Далее своевременно рассказать и о женских образах в романах Хемингуэя, то есть о самом критикуемом аспекте его творчества. Женские героини в основном выполняют исключительно утилитарные функции — они сопровождают протагониста-мужчину, прекрасно выглядят и олицетворяют собой начало нового этапа в жизненном пути своего компаньона. Зачастую женские сюжетные арки пропитаны ощущением фатальности и предвещают нечто неизбежное, роковой исход как для него, так и для неё. Но это вовсе не значит, что они лишены глубины или прописаны более поверхностно. Просто в сравнении с главными героями им уделяется меньше авторского внимания, которого (не скрою!) порой бывает недостаточно.

Особую грань писательского таланта Хемингуэя составляет очень самобытное восприятие летальности человека и его борьбы с ней. Смерть в его интерпретации не просто неопознанный феномен, она материальна и, не стесняясь, примеривает знакомые образы. Иными словами, она есть зловещий «доппельгангер» жизни. Но самое главное, что в рамках Хемингуэевской этики смерть можно одолеть. Каким образом? Заглянуть ей в глаза... совершить акт бесстрашия, это может быть крохотный эпизод, когда человек превозмогает ужас первой встречи с «двойником». Казалось бы, все то же самое: жизнь в ее неиссякаемом разнообразии, но за фасадом лишь смерть, которую необходимо осознать и принять. Родовые муки любимой женщины, отчаянная борьба с природной стихией или тягостное ожидание несокрушимого противника — все это индивидуальные условия игры с нулевой суммой, в которую играют все, но побеждают единицы. 

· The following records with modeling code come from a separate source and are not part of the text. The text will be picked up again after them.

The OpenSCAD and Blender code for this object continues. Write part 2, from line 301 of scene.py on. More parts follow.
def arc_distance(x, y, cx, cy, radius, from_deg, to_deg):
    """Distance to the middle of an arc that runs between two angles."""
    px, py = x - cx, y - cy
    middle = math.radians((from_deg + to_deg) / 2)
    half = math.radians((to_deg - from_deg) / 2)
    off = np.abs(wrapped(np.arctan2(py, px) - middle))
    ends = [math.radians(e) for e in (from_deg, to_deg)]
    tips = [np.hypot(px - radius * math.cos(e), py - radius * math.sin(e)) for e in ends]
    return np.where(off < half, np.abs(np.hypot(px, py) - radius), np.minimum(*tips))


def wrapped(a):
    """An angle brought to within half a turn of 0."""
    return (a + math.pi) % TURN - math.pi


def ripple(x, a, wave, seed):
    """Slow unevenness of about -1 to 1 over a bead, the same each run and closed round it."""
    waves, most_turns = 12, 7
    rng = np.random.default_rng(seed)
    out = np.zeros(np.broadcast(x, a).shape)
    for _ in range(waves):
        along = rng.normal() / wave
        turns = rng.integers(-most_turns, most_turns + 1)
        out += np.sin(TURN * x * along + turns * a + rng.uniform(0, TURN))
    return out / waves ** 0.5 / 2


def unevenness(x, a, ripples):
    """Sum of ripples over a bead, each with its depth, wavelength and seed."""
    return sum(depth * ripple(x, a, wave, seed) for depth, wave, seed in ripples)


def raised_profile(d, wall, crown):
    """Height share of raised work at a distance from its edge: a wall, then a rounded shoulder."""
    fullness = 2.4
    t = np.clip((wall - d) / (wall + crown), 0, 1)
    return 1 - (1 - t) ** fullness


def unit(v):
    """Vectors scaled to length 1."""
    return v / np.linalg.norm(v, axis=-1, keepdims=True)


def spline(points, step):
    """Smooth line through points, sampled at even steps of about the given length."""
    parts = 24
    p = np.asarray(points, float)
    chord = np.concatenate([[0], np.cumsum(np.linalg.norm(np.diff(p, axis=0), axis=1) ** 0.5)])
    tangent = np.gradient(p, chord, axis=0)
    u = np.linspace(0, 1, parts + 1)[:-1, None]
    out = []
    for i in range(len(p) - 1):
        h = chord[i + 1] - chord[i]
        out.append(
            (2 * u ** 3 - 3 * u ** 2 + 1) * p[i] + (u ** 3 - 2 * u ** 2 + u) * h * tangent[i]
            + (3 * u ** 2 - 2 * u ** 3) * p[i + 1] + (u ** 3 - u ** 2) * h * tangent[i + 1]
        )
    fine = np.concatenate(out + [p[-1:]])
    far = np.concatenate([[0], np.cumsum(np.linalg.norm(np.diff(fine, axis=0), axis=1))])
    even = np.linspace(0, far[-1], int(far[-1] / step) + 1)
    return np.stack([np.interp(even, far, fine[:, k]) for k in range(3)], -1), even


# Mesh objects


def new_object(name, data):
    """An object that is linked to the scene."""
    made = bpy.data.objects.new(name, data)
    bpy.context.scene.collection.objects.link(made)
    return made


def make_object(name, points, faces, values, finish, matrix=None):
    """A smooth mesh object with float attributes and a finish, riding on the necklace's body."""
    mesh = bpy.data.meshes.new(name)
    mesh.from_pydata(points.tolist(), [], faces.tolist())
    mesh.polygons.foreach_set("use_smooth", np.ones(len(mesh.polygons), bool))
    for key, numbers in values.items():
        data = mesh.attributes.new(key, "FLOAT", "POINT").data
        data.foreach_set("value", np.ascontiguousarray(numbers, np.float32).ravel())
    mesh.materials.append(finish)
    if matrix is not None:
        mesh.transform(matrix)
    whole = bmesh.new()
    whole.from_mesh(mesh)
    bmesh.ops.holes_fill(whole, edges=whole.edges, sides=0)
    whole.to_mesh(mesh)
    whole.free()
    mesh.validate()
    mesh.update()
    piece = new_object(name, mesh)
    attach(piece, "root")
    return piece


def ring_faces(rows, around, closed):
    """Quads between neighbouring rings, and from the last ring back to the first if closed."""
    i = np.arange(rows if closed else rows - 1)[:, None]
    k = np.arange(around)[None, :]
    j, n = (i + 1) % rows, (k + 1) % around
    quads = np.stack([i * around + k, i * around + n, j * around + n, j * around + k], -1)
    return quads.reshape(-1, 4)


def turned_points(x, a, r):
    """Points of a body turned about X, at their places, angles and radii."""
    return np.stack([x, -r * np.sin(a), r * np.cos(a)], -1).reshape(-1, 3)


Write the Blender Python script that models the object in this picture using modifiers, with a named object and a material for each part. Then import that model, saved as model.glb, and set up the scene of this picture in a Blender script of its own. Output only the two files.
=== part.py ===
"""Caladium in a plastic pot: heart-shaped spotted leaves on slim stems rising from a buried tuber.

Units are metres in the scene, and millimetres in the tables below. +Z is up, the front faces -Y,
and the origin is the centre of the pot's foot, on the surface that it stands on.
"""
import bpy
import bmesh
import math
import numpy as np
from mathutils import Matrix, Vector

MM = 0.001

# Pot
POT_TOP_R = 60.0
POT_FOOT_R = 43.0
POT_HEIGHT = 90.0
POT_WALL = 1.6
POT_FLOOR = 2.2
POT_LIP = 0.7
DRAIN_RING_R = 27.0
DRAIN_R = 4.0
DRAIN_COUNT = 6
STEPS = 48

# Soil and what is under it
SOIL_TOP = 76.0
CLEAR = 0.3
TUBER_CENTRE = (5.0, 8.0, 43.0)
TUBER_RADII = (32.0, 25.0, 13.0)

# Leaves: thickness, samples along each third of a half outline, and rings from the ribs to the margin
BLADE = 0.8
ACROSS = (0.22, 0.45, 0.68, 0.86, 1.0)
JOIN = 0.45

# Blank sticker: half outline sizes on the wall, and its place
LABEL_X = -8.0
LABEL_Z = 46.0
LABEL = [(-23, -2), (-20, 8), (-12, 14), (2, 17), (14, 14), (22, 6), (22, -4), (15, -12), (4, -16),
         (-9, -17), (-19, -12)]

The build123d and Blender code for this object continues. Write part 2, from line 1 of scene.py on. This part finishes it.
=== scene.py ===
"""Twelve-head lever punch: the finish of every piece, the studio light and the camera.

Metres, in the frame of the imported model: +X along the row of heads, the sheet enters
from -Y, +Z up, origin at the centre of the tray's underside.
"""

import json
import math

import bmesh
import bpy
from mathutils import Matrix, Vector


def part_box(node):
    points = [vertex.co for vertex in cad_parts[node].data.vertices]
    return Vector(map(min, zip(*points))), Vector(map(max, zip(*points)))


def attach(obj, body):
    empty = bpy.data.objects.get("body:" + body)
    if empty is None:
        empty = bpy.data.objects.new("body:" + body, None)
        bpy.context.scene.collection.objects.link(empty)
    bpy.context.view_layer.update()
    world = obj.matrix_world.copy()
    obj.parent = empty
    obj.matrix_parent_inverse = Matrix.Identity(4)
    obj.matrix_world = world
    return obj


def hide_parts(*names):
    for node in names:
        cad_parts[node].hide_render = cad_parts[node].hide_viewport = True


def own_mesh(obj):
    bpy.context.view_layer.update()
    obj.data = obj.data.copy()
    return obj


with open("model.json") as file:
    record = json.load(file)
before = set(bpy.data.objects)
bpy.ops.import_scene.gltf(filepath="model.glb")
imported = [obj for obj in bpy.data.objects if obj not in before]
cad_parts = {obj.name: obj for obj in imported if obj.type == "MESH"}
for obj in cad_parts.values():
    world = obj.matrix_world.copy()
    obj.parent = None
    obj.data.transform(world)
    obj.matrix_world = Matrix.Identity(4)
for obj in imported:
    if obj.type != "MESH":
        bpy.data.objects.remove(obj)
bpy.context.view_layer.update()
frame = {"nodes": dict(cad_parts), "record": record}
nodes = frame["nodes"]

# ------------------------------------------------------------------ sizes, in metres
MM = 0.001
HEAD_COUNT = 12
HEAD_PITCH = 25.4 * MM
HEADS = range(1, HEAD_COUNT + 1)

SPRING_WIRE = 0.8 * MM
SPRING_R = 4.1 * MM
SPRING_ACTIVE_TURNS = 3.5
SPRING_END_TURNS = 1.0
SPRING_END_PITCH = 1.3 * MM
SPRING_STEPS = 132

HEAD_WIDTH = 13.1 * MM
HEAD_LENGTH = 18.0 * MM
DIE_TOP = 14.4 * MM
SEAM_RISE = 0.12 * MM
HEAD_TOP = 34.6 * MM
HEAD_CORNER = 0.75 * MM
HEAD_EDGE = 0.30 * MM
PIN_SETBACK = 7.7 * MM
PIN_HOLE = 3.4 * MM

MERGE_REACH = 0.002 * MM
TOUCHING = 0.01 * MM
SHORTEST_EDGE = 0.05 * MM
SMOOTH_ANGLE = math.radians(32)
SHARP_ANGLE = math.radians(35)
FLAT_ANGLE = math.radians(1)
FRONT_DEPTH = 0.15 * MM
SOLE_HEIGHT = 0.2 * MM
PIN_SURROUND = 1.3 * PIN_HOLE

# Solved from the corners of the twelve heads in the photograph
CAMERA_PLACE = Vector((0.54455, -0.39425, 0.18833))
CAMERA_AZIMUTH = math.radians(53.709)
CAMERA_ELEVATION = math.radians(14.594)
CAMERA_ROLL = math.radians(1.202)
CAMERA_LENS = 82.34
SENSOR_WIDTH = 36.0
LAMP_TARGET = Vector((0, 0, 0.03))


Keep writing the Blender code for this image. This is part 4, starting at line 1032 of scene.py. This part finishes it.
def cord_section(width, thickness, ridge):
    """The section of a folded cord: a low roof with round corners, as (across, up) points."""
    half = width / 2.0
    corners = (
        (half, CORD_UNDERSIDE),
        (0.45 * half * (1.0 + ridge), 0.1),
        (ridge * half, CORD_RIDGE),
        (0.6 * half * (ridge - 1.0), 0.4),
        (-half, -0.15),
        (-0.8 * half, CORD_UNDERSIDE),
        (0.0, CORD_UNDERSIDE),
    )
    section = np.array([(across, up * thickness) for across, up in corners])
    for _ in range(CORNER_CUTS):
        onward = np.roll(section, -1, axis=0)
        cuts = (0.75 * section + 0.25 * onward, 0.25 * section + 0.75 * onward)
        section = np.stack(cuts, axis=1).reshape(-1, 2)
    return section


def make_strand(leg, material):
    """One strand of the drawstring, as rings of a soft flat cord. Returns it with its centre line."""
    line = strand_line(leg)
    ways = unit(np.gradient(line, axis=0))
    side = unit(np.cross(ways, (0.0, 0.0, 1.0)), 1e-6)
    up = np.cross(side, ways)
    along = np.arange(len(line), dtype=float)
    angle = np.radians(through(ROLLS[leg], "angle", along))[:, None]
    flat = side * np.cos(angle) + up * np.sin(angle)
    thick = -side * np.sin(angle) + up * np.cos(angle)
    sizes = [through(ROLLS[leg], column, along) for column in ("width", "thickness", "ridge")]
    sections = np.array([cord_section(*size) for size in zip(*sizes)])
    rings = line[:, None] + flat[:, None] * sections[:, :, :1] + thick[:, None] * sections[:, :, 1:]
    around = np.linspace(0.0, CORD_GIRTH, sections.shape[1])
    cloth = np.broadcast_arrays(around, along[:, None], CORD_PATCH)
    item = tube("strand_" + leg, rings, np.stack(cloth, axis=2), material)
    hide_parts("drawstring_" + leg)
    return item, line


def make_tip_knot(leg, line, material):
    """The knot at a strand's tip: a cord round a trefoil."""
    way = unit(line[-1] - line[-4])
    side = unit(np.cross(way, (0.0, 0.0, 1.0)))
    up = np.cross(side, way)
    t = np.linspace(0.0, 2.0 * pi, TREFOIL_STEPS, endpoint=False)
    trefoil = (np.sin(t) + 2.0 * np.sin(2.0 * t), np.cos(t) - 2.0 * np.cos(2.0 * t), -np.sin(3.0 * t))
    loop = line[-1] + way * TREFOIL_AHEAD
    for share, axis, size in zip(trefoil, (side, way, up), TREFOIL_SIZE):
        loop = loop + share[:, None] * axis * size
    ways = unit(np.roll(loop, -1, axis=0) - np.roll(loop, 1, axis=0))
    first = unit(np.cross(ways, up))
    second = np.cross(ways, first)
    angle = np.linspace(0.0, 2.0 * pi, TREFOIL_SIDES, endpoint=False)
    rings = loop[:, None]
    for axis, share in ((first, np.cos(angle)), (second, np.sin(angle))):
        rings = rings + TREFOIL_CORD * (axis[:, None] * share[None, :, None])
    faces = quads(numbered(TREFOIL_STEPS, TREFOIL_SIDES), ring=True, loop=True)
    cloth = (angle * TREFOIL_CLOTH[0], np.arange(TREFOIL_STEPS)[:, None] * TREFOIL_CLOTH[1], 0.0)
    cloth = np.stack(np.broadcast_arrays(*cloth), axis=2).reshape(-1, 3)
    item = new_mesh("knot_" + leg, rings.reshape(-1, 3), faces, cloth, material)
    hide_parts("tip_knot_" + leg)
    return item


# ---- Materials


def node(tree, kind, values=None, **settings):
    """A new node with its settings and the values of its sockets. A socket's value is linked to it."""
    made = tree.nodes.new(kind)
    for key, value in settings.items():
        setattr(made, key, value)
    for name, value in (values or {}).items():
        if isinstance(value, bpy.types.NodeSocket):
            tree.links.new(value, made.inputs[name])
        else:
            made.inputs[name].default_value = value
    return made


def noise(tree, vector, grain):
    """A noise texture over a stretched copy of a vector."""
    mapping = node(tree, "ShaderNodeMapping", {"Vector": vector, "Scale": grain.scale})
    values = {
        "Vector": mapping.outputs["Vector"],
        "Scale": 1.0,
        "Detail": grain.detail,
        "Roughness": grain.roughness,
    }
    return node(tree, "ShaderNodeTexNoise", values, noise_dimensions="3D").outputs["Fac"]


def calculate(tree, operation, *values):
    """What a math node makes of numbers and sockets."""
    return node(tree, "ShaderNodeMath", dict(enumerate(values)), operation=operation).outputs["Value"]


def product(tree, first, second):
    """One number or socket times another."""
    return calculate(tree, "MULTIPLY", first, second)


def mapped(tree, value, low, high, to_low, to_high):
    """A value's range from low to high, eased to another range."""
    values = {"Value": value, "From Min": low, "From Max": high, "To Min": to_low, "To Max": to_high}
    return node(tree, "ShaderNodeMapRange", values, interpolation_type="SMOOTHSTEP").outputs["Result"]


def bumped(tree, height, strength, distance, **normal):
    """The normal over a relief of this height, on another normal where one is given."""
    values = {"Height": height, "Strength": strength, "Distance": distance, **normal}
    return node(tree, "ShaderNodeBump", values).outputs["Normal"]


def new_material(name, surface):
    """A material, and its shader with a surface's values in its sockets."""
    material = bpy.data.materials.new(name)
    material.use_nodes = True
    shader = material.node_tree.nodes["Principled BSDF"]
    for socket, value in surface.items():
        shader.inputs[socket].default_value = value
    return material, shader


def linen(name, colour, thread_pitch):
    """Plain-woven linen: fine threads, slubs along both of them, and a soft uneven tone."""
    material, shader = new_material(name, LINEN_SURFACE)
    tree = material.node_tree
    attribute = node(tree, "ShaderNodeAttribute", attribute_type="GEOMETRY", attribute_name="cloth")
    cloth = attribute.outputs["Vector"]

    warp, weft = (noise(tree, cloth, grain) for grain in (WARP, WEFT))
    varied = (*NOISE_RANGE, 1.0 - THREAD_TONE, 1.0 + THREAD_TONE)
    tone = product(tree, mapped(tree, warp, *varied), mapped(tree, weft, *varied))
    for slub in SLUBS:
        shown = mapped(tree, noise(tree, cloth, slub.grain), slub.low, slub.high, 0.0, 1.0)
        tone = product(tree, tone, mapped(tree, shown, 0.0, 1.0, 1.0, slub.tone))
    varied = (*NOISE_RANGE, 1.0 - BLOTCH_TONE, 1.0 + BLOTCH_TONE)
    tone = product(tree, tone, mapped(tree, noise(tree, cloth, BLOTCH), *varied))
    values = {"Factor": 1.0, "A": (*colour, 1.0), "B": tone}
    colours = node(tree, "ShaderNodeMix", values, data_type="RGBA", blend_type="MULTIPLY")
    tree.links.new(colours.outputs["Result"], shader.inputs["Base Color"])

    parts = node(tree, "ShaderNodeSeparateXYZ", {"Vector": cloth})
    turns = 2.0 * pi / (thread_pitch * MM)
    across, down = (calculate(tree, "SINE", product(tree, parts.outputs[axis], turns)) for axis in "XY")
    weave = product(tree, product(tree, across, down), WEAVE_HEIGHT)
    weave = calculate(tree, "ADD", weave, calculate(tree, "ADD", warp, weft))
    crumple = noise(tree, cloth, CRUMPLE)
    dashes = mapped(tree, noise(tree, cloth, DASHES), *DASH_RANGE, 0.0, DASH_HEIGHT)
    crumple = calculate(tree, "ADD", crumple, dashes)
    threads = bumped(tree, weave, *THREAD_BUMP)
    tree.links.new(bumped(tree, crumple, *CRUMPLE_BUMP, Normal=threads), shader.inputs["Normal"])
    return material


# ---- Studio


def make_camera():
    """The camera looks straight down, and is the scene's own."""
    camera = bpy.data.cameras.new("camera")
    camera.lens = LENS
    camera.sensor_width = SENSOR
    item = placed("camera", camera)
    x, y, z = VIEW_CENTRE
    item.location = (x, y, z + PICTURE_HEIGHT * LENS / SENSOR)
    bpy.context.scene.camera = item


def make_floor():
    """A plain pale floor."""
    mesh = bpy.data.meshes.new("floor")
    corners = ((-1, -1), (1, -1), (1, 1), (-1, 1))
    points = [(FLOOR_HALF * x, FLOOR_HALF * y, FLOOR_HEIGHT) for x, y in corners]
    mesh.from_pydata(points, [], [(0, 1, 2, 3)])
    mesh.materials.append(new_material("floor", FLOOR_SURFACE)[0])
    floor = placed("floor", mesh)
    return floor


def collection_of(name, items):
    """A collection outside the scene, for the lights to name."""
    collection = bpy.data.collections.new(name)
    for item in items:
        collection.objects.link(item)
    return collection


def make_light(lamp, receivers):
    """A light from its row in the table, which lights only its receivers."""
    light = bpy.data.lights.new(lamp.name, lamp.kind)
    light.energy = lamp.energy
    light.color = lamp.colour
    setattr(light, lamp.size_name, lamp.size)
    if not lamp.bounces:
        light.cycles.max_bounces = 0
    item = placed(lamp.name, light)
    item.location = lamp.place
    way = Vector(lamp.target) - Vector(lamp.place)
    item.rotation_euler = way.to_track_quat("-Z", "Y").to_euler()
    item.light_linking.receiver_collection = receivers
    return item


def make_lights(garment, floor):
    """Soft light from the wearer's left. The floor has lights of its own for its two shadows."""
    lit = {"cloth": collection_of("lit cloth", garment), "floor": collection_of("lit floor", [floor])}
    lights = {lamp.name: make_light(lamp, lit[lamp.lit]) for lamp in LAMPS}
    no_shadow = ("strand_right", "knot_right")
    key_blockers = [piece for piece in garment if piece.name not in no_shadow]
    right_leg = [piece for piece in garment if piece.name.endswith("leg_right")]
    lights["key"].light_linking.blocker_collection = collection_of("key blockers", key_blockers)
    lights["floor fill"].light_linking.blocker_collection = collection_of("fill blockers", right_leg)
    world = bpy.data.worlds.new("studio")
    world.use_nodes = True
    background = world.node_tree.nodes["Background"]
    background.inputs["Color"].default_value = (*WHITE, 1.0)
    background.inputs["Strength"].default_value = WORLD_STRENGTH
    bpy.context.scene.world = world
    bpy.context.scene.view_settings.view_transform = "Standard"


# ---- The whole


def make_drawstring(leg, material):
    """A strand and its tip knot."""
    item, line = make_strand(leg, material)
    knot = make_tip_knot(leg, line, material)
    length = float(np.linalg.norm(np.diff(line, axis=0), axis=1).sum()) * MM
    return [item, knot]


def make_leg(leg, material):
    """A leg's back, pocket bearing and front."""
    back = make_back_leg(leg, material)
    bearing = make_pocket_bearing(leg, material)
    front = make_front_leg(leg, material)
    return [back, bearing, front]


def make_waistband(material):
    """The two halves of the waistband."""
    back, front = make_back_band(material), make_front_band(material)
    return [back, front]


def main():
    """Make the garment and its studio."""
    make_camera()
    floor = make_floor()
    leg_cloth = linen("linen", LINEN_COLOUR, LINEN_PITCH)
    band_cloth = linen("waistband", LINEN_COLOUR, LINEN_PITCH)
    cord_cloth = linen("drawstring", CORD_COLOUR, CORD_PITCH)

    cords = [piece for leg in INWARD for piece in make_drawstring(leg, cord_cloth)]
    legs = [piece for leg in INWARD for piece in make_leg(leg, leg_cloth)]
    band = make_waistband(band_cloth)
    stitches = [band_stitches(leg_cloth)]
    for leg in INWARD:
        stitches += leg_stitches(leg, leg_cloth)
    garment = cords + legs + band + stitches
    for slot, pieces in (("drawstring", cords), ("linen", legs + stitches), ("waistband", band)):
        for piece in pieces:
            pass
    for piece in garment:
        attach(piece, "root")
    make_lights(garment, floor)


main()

Язык Эрнеста Хемингуэя — это киноязык. Он пишет визуальными образами и не слишком щепетилен с литературными законами. Его не волнуют высокий штиль или сложные синтаксические структуры, он запечатлевает жизнь словом, но не стремится чернильным трафаретом исказить ветхие бумажные страницы. Его восприятие объёмно, как фотография, как обветшалая пленка военной кинохроники. Оно хранит драгоценные воспоминания, а не изящность красивых слов, не безупречную идейную целостность, а живые характеры, не подробные портреты эпохи, а реальное ощущение трагедии повседневной реальности, которое можно прочувствовать по сей день.